The director of this movie, Ciro Guarra, is the Colombian who won much praise several years ago for Embrace of the Serpent, the story of an Amazonian native man in his youth and then in old age as his tribe is dying out. It is not surprising that a novel like Waiting for the Barbarians would attract his interest.
On the other hand, think about Guarra’s position in this situation. If Coetzee, the author of Barbarians (and a Nobelist in Literature) wants to write the screenplay, are you going to say no?
I read a good bit of that book. It is told from the Magistrate’s point of view, with much more introspection and nuance. The script’s action has been compacted, understandably, but the screenplay’s pacing is uneven at best. Also unsatisfying is its failure to give its native people, the barbarians, much of a voice. The ending makes sense, in a way, but is not particularly satisfying.
Let us give Coetzee credit for his literary awareness.
The title of his book and this movie is drawn almost certainly from a poem by Constantine P. Cavafy, a Greek poet who understood classic Greek literature and lived between the last third of the 19th century and the first third of the 20th. The poem is here.
For me, the poem’s last two lines are the most interesting:
Now what’s going to happen to us without barbarians?

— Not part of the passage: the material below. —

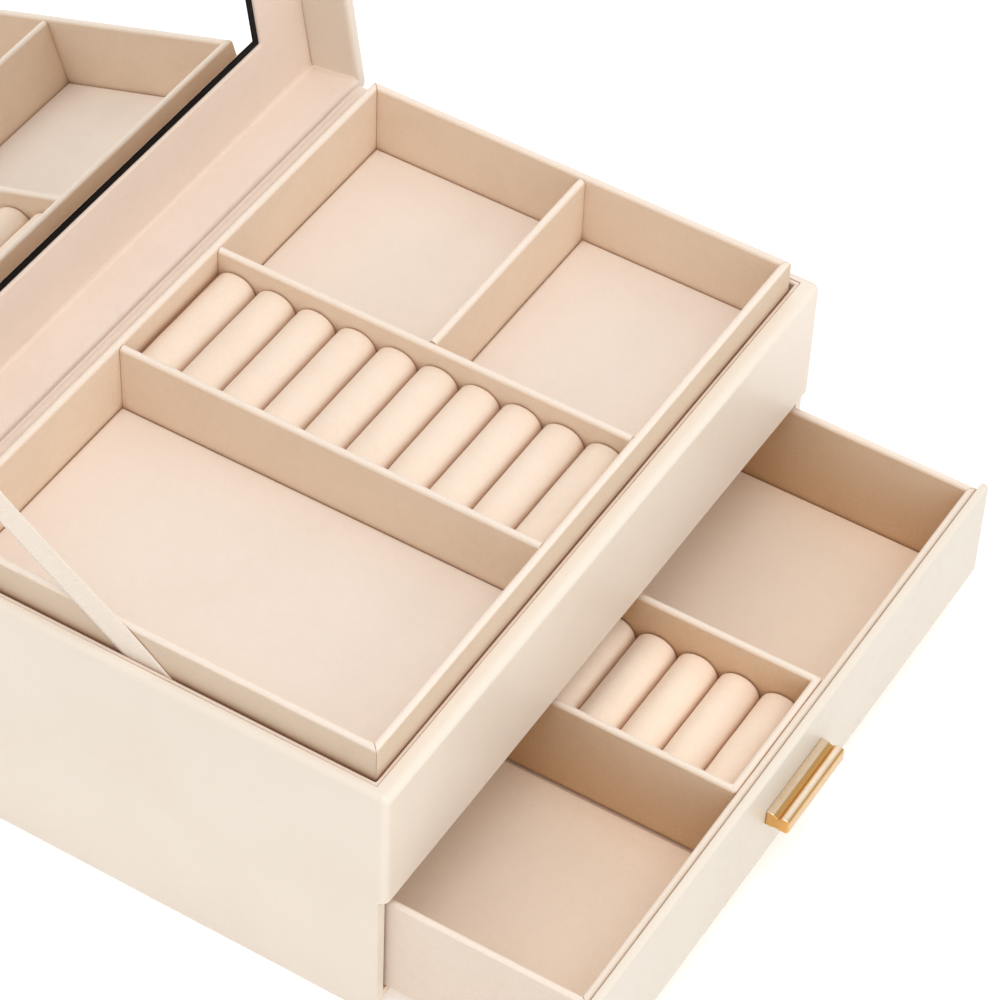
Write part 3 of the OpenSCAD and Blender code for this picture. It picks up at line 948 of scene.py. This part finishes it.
def pull_outline():
    """Side view of the pull: a flange on the panel, a smooth hollow and a
    rounded lip; the underside is only slightly hollow. y runs outwards as
    negative."""

    def side(top, dip):
        half = [(0.0, top - 0.25), (-0.04, top - 0.12), (-0.14, top - 0.03), (-0.3, top)]
        half += [(-0.8, top + 0.01), (-1.4, top + 0.01), (-2.0, top)]
        for k in range(1, 16):               # hollow, with no edge at either side
            t = k / 16
            d = (0.5 - 0.5 * math.cos(2 * math.pi * t)) ** 0.8
            half.append((-2.0 - 3.0 * t, top - dip * d - 0.08 * t))
        half += [(-5.0, top - 0.08), (-5.6, top - 0.08), (-6.1, top - 0.11)]
        for k in range(1, 9):
            a = math.radians(90 + 90 * k / 9)
            half.append((-6.35 + 1.05 * math.cos(a), top - 1.2 + 1.07 * math.sin(a)))
        half.append((-7.4, top - 1.3))
        return half

    up = side(2.7, 0.95)
    low = side(2.7, 0.28)
    pts = up + [(-7.4, 0.5), (-7.4, -0.5)] + [(y, -z) for y, z in reversed(low)]
    return [(a - 79.65, b + 29.4) for a, b in pts]


pull = sweep_profile("drawer_pull", pull_outline(), -19.05, 13.25, M_GOLD, "drawer", ("handle",),
                     place=D, end_r=0.35)
pull.data.materials.append(M_GOLD_PAINTED_SHADE)
pull.data.materials.append(M_GOLD_FRONT)
for poly in pull.data.polygons:              # painted shade: darker gold in the hollow, on the ends and on the lip's upper front; darker again on faces looking straight out
    c = poly.center
    yy, nn = c.y * 1000 + OPEN - Y0, poly.normal
    if -84.35 < yy < -81.95 and c.z > 0.0300 or abs(nn.x) > 0.6:
        poly.material_index = 1
    if yy < -85.9 and nn.y < -0.35 and nn.z > 0.35:
        poly.material_index = 1
    if yy < -85.9 and nn.y < -0.85:
        poly.material_index = 2

# --------------------------------------------------------------------------
# lid: one wrapped leather shell, built closed and then opened

v, f = rounded_box((-116.8, 0.0, 0.3), (116.8, 157.0, 23.5), (2.4, 2.4, 1.8), (2.4, 2.4, 2.2), step=12.0, n=5)


def lid_wob(p, n):
    return 0.10 * fbm(p, 48.0, 81.0) + 0.03 * fbm(p, 18.0, 82.0)


carved("lid_shell", v, f, [((-111.9, 5.2, -4.0), (111.9, 151.8, 20.5))],
       1.3, M_LEATHER, "lid",
       ("lid_panel", "lid_wall_back", "lid_wall_front", "lid_wall_left", "lid_wall_right"),
       place=lid_place, wob=lid_wob)
shell = bpy.data.objects["lid_shell"]
shell.data.materials.append(M_LEATHER_SIDE_SHADE)
# painted shade: the inward faces of the lid's side walls take the darker leather copy
for poly in shell.data.polygons:
    c, nrm = poly.center, poly.normal
    if abs(nrm.x) > 0.95 and 0.108 < abs(c.x) < 0.1135 and nrm.x * c.x < 0:
        poly.material_index = 1


def flip_ring(x0, x1, u0, u1, tx, tu, w0, w1, ro, ri, face_o, face_i, step=6.0):
    """A ring in the lid whose seen face looks down at the tray when closed."""
    vv, ff = ring(x0, x1, u0, u1, tx, tx, tu, tu, -w1, -w0, ro, ri, face_o, face_i, 0.1, 0.1, step=step)
    return [(a, b, -c) for a, b, c in vv], ff


v, f = flip_ring(-111.85, 111.85, 5.22, 151.75, 21.95, 22.9, 17.0, 20.45, 0.3, 0.5, 0.35, 1.0)
o = build("mirror_frame", v, f, M_FRAME_VELVET, "lid",
          ("mirror_frame_back", "mirror_frame_front", "mirror_frame_left", "mirror_frame_right"),
          place=lid_place, wob=wobble(28.0, 0.08, 91.0))
v, f = flip_ring(-89.9, 89.9, 28.1, 128.9, 2.3, 2.3, 17.85, 20.0, 0.3, 0.1, 0.15, 0.15)
build("mirror_edge", v, f, M_BLACK, "lid", ("mirror_bezel",), place=lid_place)
v, f = rounded_box((-87.7, 30.3, 18.0), (87.7, 126.7, 20.0), (0.5, 0.5, 0.35), (0.5, 0.5, 0.2), step=20.0, n=3)
build("mirror", v, f, M_MIRROR, "lid", ("mirror_glass",), place=lid_place)

# --------------------------------------------------------------------------
# hinge: the velvet strip inside and the leather fold outside, both shaped for the open lid


def strip(name, top, thick, xa, xb, mat, nodes, step=5.0, seed=0.0, amp=0.05):
    """A thin covering along x. top lists the seen line as (y, z); the other
    side lies thick below it."""
    m = len(top)
    nor = []
    for i in range(m):
        a = top[max(i - 1, 0)]
        b = top[min(i + 1, m - 1)]
        t = (b[0] - a[0], b[1] - a[1])
        s = math.hypot(*t)
        nor.append((-t[1] / s, t[0] / s))
    q = int((xb - xa) / step)
    verts, faces = [], []
    for k in range(q + 1):
        x = xa + (xb - xa) * k / q
        for i in range(m):
            w = amp * fbm((x, i * 2.5, 0), 14.0, seed)
            verts.append((x, top[i][0] + nor[i][0] * w, top[i][1] + nor[i][1] * w))
        for i in range(m - 1, -1, -1):
            verts.append((x, top[i][0] - nor[i][0] * thick, top[i][1] - nor[i][1] * thick))
    c = 2 * m
    for k in range(q):
        for i in range(c):
            faces.append((k * c + i, k * c + (i + 1) % c, (k + 1) * c + (i + 1) % c, (k + 1) * c + i))
    for base, flip in ((0, False), (q * c, True)):
        for i in range(m - 1):
            quad = (base + i, base + i + 1, base + c - 2 - i, base + c - 1 - i)
            faces.append(quad[::-1] if flip else quad)
    o = build(name, verts, faces, mat, None, nodes)
    apply_modifiers(o)
    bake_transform(o)
    return o


def smooth_line(pts, per=4):
    """A smooth line through the points (Catmull-Rom)."""
    out = []
    n = len(pts)
    for i in range(n - 1):
        p0, p1, p2, p3 = pts[max(i - 1, 0)], pts[i], pts[i + 1], pts[min(i + 2, n - 1)]
        for k in range(per):
            t = k / per
            out.append(tuple(0.5 * ((2 * p1[q]) + (-p0[q] + p2[q]) * t
                                    + (2 * p0[q] - 5 * p1[q] + 4 * p2[q] - p3[q]) * t * t
                                    + (-p0[q] + 3 * p1[q] - 3 * p2[q] + p3[q]) * t ** 3) for q in (0, 1)))
    out.append(tuple(pts[-1]))
    return out


L = lid_yz
hinge_line = smooth_line([
    (75.28, 93.5), (75.3, 94.7), (75.55, 95.9), (76.2, 96.65), (77.0, 96.85), (77.6, 96.8), (78.2, 97.15),
    (78.7, 97.3), (78.93, 97.35), L(4.3, -0.15), L(4.9, 0.02), L(5.35, 0.45), L(5.6, 1.1), L(5.68, 2.2),
    L(5.66, 4.5), L(5.62, 8.0), L(5.58, 12.0), L(5.58, 15.2), L(5.75, 16.35), L(6.3, 16.86), L(7.3, 16.97)], 4)
strip("hinge_strip", hinge_line, 0.3, -111.7, 111.7, M_HINGE_VELVET, ("hinge_velvet",),
      seed=101.0)

outer = smooth_line([L(-0.55, 14.0), L(-0.55, 9.0), L(-0.55, 4.0), L(-0.6, 1.6),
                     (79.35, 92.55), (79.1, 91.2), (79.1, 88.0), (79.1, 83.5), (79.1, 79.6)], 4)
strip("hinge_cover", outer, 0.5, -113.7, 113.7, M_LEATHER, ("hinge_leather",),
      seed=102.0, amp=0.03)

# --------------------------------------------------------------------------
# stay ribbon

RIB = [(-13.5, 80.5), (2.0, 94.3), (15, 104.6), (28, 114.0), (44.5, 126.6), (62, 141.0), (79, 154.8), (96, 168.8)]
path = smooth_line(RIB, 10)
nac = 8
verts, faces = [], []
length = 0.0
for i, (y, z) in enumerate(path):
    a, b = path[max(i - 1, 0)], path[min(i + 1, len(path) - 1)]
    t = (b[0] - a[0], b[1] - a[1])
    s = math.hypot(*t)
    nrm = (-t[1] / s, t[0] / s)
    if i:
        length += math.hypot(y - path[i - 1][0], z - path[i - 1][1])
    k = i / (len(path) - 1)
    for j in range(nac + 1):
        c = (j / nac - 0.5) * 10.0
        curl = 0.06 * math.sin(k * 9.0 + 1.0) * (c / 5.0) + 0.03 * fbm((0, y * 1.5, z * 1.5), 9.0, 111.0)
        curl *= math.sin(math.pi * min(max(k, 0), 1)) ** 0.6
        verts.append((-111.59 + curl, y + nrm[0] * c, z + nrm[1] * c))
n = nac + 1
for i in range(len(path) - 1):
    for j in range(nac):
        faces.append((i * n + j, i * n + j + 1, (i + 1) * n + j + 1, (i + 1) * n + j))
rib = build("stay_ribbon", verts, faces, M_RIBBON, None, ("ribbon",), weighted=False)
sol = rib.modifiers.new("thick", "SOLIDIFY")
sol.thickness = 0.00028
sol.offset = 0
apply_modifiers(rib)
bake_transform(rib)

# --------------------------------------------------------------------------
# CAD nodes that stay, with their materials


def paint(mat, *names):
    for nme in names:
        o = NODES[nme]
        o.data.materials.clear()
        o.data.materials.append(mat)


paint(M_VELVET, "case_bottom", "case_shelf", "ledge_left", "ledge_right", "tray_bottom",
      "drawer_bottom", "insert_floor")
paint(M_BOARD, "mirror_backing")
paint(M_STEEL, "handle_screw_left", "handle_screw_right")

# --------------------------------------------------------------------------
# stage and light

bm = bmesh.new()
bmesh.ops.create_grid(bm, x_segments=8, y_segments=8, size=5.0)
mesh = bpy.data.meshes.new("floor")
bm.to_mesh(mesh)
bm.free()
floor = bpy.data.objects.new("floor", mesh)
floor.location = (0, 0, -0.0002)
bpy.context.scene.collection.objects.link(floor)
fm = bpy.data.materials.new("floor_pale")
fm.use_nodes = True
b = fm.node_tree.nodes["Principled BSDF"]
b.inputs["Base Color"].default_value = (0.93, 0.93, 0.93, 1)
b.inputs["Roughness"].default_value = 0.9
b.inputs["Specular IOR Level"].default_value = 0.1
b.inputs["Emission Color"].default_value = (1, 1, 1, 1)
b.inputs["Emission Strength"].default_value = 0.31
mesh.materials.append(fm)

world = bpy.data.worlds.new("world")
bpy.context.scene.world = world
world.use_nodes = True
bg = world.node_tree.nodes["Background"]
bg.inputs["Color"].default_value = (1.0, 0.995, 0.985, 1)
bg.inputs["Strength"].default_value = 0.62


def area(name, loc, target, size, power, color=(1, 1, 1)):
    d = bpy.data.lights.new(name, "AREA")
    d.shape = "RECTANGLE"
    d.size, d.size_y = size
    d.energy = power
    d.color = color
    o = bpy.data.objects.new(name, d)
    o.location = loc
    o.rotation_mode = "QUATERNION"
    o.rotation_quaternion = (Vector(target) - Vector(loc)).to_track_quat("-Z", "Y")
    bpy.context.scene.collection.objects.link(o)
    return o


area("key_top", (-0.35, -0.35, 1.65), (0, 0, 0.05), (1.4, 1.4), 13.8, (1.0, 0.99, 0.975))
area("fill_front", (-0.15, -1.7, 0.9), (0, 0, 0.05), (1.4, 0.9), 6.5, (1.0, 0.98, 0.955))
area("card_back", (1.0, 0.75, 1.25), (0, 0, 0.05), (1.3, 0.9), 3.2, (1.0, 0.99, 0.97))

bpy.context.scene.view_settings.view_transform = "Standard"
bpy.context.scene.view_settings.look = "None"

Those people were a kind of solution.
Let’s also talk about those sunglasses Johnny Depp wears in the movie– the ones with opaque dark glass and a gold cross above the lenses. They are exotic and unfamiliar to contemporary viewers, but they are a filmic meme that was mentioned (but not described as such) in the source book.
Anyone who took a psych class in the last third of the 20th century remembers unseeing sunglasses (making formulaic bad guys seem soulless) as part of the guards’ attire in the Stanford Prison Experiment, which we can hope has been forgotten by now. That experiment set out to replicate the Milgram experiments of the 1960s, which seemed to prove that Americans, like Germans, would be perfectly comfortable inflicting torture on disobedient suspects. The Milgram conclusion has been roundly challenged, and I hope truly, for more than 20 years.
In fact, the origin of the meme seems to be an old movie called “Cool Hand Luke,” which I never saw and have no plan to see. In that story, a nasty cop or prison guard wears mirrored sunglasse, i.e., the cop is soulless and cannot see or be seen. The bad cop never speaks but administers cruel justice.
So it was with the prison experiment, and so it is with the Waiting for the Barbarians book and story. It’s obvious, cheap and overdone.
In honest drama, the victims AND the victimizers are actual individuals.